Enhanced Electrical Output via a 3D Printed Dual Nanogenerator Based on Bi2WO6 for Mechanical Energy Harvesting and Sensing Applications

Triboelectric nanogenerators (TENGs) have gained significant attention for harvesting mechanical energy from everyday scenarios. Maximizing the TENG's electrical output involves factors like dielectric film properties, where surface charge density is correlated with the dielectric constant. This study focuses on synthesizing biconcave bismuth tungstate [Bi2WO6 (BWO)] microparticles and embedding them into a polydimethylsiloxane polymer matrix to create a dual-purpose nanogenerator for energy harvesting and sensing applications. The investigation starts with a thorough analysis of the BWO material properties, followed by fine-tuning of dielectric features and optimizing the electrical performance of the composite film through various BWO concentrations. The 2.5 wt % BWO-based film nanogenerator exhibits enhanced dielectric constant, voltage, current, and charge values of approximately 5, 200 V, 4 μA, and 5 nC, respectively.
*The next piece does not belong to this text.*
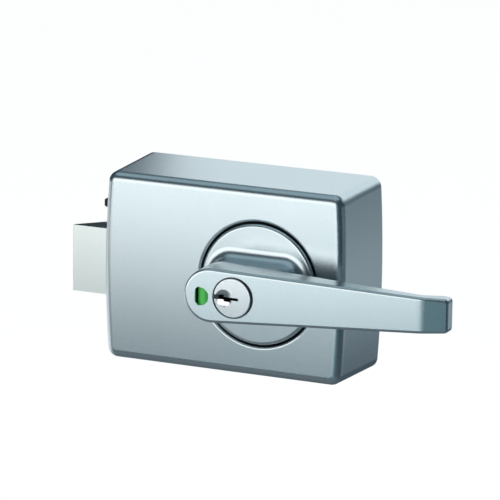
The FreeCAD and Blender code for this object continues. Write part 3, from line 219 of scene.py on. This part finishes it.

This optimal composite material serves as the foundation for a hybrid nanogenerator (HNG) that synergistically exploits triboelectric and piezoelectric effects for simultaneous energy harvesting from mechanical and vibrational sources. A significant boost in the electrical output emerges through combining multiple energy harvesters. The harvested energy is used in powering portable electronics. The HNG is also employed in the wireless signal transmission in the sensor system and further in a wireless power transfer setup, showing the broad prospects of the fabricated HNGs in applications.